(CAD and scene scripts)

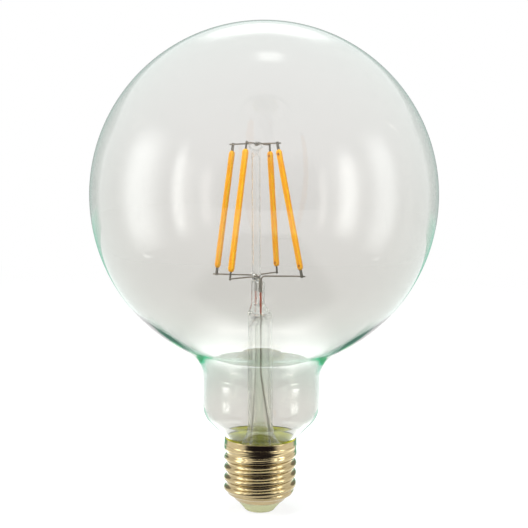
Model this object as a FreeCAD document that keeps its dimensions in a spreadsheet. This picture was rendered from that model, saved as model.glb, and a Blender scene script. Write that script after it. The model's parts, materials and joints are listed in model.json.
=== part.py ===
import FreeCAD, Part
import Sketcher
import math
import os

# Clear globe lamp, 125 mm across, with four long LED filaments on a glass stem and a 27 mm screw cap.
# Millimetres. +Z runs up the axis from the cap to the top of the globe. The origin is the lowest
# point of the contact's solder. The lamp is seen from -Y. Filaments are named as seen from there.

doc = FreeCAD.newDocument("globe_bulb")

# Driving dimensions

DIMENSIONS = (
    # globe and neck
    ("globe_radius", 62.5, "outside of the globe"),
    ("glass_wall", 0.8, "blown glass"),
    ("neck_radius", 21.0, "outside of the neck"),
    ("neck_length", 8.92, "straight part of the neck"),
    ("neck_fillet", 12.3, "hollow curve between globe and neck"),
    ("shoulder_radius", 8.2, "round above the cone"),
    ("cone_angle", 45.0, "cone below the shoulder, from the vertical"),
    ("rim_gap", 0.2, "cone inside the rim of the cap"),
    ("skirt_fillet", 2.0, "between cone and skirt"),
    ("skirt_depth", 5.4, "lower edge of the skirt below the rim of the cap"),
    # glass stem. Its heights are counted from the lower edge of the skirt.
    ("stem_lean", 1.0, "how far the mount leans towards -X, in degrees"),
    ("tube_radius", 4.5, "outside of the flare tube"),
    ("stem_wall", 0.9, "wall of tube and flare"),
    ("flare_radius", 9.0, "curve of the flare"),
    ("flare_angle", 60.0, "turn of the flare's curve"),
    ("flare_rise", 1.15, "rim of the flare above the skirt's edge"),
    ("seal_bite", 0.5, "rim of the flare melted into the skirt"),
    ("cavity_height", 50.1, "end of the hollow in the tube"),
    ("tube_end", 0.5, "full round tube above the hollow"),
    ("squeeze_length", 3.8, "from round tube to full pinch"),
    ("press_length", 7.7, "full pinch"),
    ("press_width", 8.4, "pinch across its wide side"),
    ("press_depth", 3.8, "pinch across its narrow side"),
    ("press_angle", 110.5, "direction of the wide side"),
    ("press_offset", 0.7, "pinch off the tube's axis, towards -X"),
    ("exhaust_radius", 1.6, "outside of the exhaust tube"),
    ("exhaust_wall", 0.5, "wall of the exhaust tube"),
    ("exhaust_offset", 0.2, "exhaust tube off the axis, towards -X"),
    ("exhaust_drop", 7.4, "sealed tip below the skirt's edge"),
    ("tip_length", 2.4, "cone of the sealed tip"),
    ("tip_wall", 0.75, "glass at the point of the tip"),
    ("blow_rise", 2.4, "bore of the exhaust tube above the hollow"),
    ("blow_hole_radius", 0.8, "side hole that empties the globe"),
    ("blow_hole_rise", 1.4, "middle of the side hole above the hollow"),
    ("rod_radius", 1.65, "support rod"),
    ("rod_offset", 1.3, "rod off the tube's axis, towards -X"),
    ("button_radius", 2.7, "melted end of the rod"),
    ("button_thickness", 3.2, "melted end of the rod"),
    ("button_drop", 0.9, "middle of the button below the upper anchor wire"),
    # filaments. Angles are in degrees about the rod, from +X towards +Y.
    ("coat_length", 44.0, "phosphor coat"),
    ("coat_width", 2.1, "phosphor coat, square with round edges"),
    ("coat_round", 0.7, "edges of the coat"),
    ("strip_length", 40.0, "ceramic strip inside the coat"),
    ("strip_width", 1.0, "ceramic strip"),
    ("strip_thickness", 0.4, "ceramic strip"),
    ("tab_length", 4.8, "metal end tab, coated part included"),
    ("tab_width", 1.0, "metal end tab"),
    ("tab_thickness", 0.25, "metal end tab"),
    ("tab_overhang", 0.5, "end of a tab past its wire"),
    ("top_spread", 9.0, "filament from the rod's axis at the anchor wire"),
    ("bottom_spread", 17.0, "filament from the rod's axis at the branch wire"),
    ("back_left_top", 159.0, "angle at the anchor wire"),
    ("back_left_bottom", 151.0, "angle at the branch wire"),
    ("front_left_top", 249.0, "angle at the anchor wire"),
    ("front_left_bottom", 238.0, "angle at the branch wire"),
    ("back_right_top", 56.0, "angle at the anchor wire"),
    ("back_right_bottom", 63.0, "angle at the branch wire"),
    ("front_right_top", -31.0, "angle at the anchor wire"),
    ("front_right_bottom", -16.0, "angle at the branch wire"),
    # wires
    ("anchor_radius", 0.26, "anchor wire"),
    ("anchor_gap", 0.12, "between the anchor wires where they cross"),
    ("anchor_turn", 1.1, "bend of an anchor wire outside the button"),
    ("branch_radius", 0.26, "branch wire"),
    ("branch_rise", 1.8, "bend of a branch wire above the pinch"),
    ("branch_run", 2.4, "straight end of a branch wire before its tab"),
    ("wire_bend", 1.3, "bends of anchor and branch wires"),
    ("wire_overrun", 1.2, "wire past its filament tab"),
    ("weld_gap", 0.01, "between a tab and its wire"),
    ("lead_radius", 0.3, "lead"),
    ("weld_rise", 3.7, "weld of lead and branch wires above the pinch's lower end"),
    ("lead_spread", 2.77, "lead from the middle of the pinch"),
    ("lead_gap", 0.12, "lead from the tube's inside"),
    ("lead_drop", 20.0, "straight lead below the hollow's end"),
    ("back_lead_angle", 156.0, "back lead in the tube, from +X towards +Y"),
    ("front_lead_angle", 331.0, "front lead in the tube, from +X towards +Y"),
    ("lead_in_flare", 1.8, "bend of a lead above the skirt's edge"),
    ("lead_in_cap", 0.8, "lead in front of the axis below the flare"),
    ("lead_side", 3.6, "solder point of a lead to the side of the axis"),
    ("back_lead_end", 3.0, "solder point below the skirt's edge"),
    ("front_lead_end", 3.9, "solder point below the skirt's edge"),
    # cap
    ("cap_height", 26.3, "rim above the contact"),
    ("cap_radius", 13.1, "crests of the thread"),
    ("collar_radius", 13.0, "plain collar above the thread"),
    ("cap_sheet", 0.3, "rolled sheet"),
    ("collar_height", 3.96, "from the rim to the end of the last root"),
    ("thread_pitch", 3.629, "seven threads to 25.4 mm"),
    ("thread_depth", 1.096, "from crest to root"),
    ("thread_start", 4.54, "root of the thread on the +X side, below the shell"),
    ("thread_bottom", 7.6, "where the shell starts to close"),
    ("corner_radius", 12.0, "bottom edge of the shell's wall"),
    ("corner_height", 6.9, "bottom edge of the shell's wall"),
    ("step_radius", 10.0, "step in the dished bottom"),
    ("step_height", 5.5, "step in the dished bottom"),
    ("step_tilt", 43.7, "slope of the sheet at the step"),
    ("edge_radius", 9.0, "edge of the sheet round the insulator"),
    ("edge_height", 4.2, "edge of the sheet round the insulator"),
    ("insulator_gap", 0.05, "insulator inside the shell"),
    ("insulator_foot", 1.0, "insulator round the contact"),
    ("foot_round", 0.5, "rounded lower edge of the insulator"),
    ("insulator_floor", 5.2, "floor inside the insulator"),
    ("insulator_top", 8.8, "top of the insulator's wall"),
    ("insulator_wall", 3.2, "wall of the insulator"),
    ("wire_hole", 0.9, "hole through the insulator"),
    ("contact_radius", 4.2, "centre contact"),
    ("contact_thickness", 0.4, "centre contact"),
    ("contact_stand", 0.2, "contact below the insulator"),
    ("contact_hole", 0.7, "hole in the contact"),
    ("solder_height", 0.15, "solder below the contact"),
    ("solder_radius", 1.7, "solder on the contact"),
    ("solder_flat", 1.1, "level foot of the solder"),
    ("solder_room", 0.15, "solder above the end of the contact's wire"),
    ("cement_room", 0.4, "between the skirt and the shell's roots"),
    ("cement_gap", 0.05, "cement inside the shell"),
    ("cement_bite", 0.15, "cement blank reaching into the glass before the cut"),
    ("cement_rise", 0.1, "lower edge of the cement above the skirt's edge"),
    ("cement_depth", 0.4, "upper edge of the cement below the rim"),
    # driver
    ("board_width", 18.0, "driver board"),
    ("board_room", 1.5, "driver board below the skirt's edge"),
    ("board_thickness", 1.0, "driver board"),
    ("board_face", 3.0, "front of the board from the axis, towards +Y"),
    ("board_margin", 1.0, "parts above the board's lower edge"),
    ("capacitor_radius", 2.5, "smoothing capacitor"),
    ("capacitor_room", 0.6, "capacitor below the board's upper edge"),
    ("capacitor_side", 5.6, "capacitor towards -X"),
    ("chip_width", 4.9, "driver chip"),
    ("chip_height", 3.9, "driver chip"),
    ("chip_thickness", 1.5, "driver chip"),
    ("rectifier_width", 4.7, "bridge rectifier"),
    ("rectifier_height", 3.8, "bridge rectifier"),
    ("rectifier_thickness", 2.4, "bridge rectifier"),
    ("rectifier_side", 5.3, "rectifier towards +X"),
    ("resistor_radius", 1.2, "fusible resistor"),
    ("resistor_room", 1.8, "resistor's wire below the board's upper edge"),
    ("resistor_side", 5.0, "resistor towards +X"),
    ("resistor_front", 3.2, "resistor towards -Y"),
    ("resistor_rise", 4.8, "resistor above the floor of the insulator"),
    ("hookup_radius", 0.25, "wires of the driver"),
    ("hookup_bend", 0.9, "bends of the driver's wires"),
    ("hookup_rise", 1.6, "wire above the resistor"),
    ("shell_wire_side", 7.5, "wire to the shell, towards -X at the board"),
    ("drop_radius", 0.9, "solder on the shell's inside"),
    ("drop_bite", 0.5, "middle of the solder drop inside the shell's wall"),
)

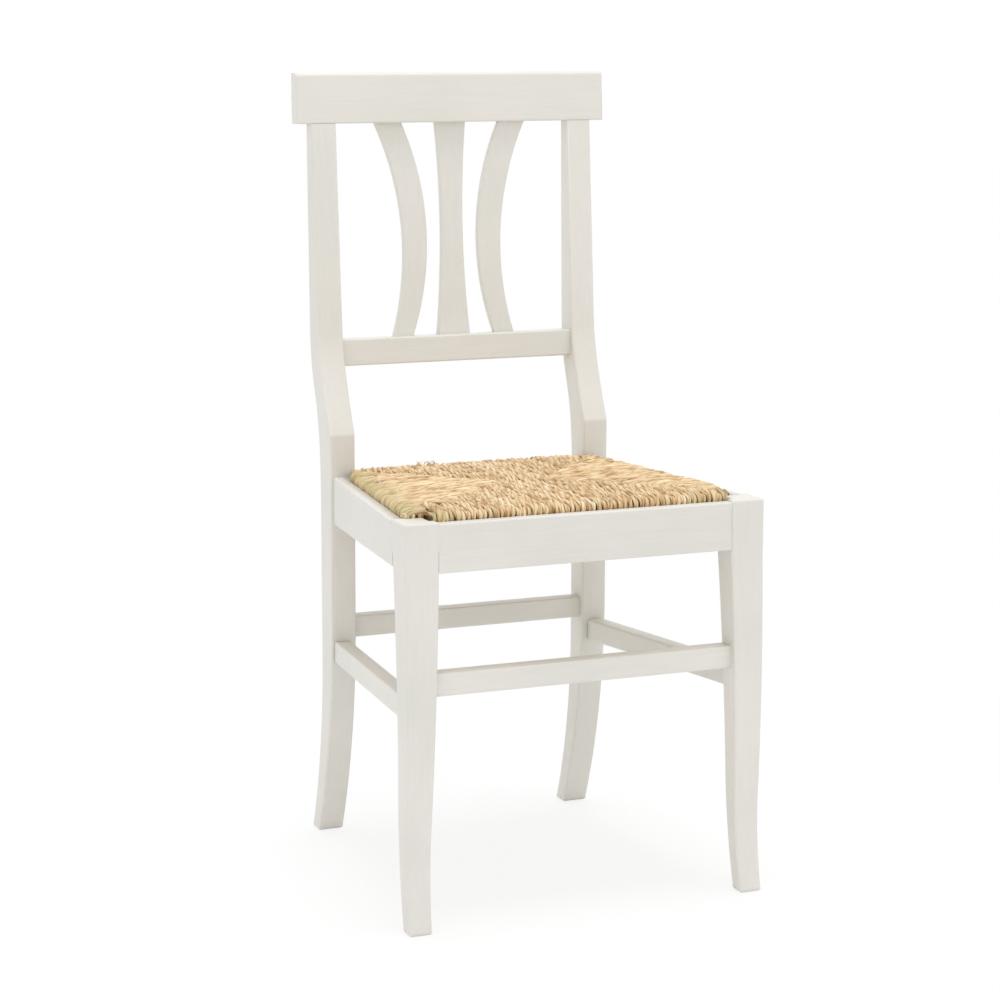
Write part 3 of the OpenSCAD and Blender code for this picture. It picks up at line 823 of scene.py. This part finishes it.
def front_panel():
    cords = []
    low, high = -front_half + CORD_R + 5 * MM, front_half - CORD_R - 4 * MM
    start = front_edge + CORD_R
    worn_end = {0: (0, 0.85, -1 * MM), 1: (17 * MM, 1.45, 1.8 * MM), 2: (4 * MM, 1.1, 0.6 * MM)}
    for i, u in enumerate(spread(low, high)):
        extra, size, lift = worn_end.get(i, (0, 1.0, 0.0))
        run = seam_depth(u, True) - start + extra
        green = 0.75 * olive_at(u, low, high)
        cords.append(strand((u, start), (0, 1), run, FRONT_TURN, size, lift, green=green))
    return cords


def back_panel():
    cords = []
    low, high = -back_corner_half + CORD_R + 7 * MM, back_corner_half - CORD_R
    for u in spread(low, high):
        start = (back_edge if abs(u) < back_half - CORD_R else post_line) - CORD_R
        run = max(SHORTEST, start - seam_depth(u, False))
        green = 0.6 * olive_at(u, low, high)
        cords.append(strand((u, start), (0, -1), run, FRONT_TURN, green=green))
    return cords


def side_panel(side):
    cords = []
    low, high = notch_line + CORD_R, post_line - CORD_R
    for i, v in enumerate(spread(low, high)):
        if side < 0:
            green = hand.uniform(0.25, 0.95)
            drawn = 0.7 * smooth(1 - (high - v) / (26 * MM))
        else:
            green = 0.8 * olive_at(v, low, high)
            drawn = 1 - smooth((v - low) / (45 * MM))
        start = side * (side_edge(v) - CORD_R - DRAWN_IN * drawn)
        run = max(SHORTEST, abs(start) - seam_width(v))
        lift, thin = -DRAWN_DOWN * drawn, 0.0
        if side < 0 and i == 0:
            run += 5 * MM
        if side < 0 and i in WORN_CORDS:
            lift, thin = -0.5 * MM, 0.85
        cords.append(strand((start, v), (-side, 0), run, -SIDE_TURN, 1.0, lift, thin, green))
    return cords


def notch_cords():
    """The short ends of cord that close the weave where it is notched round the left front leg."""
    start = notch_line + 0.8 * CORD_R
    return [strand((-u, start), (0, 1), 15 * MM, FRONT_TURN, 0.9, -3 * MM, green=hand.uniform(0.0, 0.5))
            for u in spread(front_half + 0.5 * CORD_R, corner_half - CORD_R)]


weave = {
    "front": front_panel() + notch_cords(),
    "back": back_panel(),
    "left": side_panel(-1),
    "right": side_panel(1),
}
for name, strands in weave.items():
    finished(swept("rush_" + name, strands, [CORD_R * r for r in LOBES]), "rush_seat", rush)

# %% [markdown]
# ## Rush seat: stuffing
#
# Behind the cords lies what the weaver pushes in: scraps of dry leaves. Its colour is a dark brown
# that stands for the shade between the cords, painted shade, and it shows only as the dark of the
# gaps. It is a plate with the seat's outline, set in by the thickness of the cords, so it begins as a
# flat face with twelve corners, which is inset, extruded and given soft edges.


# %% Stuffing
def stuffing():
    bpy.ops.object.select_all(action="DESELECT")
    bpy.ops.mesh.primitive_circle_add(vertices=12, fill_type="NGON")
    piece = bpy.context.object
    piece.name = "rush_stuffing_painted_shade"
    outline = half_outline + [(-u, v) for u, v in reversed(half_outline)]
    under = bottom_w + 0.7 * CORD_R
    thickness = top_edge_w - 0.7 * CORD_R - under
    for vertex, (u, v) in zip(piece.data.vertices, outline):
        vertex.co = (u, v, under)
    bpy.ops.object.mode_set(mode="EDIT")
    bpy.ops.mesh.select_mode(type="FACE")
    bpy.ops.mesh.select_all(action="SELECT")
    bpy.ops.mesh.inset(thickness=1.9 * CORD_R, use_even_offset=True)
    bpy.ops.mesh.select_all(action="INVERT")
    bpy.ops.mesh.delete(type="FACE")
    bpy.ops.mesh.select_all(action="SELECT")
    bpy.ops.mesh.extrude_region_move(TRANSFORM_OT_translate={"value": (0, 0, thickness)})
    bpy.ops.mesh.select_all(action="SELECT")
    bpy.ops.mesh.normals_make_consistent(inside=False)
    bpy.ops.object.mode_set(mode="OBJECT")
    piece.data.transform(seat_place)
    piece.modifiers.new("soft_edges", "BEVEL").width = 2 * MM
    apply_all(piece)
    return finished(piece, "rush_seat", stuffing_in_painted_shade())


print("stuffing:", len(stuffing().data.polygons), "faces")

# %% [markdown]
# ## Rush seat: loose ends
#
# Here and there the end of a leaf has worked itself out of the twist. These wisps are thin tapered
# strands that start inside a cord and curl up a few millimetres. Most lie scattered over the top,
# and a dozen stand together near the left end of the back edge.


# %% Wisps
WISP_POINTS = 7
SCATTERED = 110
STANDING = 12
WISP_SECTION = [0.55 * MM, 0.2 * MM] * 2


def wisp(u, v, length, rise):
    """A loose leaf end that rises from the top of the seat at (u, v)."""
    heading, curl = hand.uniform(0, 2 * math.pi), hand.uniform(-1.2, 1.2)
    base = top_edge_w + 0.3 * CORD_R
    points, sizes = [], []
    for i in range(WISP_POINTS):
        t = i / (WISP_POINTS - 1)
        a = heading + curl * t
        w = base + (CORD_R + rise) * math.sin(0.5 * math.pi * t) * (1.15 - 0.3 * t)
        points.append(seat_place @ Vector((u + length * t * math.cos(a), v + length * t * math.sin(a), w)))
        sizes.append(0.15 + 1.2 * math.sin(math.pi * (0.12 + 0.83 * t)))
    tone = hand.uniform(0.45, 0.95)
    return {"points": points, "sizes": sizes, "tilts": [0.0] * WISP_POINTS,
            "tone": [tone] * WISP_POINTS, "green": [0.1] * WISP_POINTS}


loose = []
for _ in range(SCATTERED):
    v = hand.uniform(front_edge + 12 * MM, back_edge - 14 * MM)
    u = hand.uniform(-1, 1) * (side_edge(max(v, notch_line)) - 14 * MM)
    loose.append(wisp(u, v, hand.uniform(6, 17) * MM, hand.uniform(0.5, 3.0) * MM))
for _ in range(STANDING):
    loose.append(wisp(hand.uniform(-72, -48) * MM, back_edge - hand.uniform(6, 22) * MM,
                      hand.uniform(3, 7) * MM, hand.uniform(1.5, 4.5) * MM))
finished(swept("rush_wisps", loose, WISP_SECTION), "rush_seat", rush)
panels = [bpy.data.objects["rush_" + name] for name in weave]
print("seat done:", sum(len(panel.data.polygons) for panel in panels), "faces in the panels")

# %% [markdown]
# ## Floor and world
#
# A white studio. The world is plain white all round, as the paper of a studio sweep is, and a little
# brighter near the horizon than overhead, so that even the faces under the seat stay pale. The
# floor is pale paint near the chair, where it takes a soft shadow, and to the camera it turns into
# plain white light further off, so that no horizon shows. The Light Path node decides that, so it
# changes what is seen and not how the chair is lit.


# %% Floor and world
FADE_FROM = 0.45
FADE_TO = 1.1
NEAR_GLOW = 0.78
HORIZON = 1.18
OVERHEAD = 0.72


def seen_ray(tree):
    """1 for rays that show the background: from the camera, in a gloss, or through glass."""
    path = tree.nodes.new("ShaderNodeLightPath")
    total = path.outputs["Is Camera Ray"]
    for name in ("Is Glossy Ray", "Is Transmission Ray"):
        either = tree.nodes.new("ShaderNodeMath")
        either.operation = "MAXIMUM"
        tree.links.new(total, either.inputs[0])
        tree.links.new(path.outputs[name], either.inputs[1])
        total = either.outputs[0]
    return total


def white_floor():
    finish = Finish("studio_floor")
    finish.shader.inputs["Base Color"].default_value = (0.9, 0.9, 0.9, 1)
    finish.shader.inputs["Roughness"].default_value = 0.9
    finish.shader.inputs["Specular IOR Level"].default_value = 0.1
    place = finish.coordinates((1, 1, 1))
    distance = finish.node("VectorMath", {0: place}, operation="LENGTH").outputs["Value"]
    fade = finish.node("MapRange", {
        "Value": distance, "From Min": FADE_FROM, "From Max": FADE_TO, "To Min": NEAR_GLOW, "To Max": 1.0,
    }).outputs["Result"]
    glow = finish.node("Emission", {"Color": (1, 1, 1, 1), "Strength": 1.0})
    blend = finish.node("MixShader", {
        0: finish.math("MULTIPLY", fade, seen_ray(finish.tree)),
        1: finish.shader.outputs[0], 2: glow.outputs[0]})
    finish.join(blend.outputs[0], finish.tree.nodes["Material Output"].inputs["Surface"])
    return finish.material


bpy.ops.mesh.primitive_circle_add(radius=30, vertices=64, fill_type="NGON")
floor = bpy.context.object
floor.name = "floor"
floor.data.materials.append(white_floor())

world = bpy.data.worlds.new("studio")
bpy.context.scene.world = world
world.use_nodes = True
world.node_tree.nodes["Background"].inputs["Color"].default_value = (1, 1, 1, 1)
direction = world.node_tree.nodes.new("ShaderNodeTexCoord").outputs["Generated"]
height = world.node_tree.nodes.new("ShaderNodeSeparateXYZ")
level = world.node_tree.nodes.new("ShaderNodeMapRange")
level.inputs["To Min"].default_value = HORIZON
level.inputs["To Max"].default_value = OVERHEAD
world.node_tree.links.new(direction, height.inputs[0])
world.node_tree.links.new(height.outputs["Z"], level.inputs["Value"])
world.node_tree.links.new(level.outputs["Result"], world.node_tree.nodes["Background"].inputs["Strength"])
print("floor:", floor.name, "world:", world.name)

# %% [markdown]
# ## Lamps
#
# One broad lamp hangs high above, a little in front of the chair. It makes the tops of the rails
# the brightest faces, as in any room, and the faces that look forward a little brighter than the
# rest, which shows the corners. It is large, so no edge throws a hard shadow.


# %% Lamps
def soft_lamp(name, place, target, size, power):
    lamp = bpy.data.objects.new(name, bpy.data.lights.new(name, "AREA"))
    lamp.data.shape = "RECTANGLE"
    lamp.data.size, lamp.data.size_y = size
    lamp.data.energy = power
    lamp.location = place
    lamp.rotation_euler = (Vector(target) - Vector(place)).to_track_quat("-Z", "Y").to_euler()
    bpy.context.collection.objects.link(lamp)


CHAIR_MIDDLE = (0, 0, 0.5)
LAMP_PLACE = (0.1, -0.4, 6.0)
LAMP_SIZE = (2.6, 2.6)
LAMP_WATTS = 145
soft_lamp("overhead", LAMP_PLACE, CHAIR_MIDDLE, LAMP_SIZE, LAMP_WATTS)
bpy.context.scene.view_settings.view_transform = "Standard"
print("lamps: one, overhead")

*Short exercise:* Using the material above, quote the first line and each line after it, stopping at and including the line that holds "# Driving dimensions".

*Result for this task:*
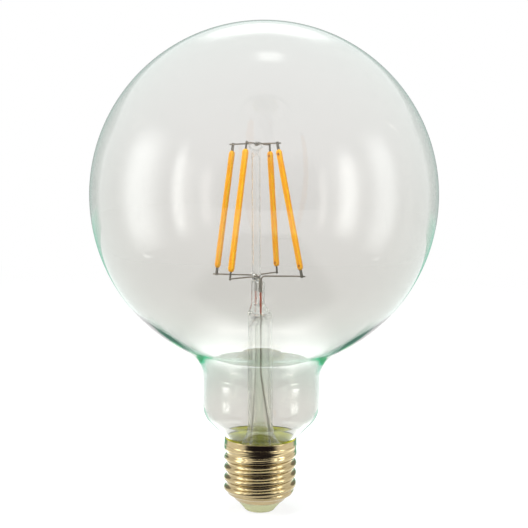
Model this object as a FreeCAD document that keeps its dimensions in a spreadsheet. This picture was rendered from that model, saved as model.glb, and a Blender scene script. Write that script after it. The model's parts, materials and joints are listed in model.json.
=== part.py ===
import FreeCAD, Part
import Sketcher
import math
import os

# Clear globe lamp, 125 mm across, with four long LED filaments on a glass stem and a 27 mm screw cap.
# Millimetres. +Z runs up the axis from the cap to the top of the globe. The origin is the lowest
# point of the contact's solder. The lamp is seen from -Y. Filaments are named as seen from there.

doc = FreeCAD.newDocument("globe_bulb")

# Driving dimensions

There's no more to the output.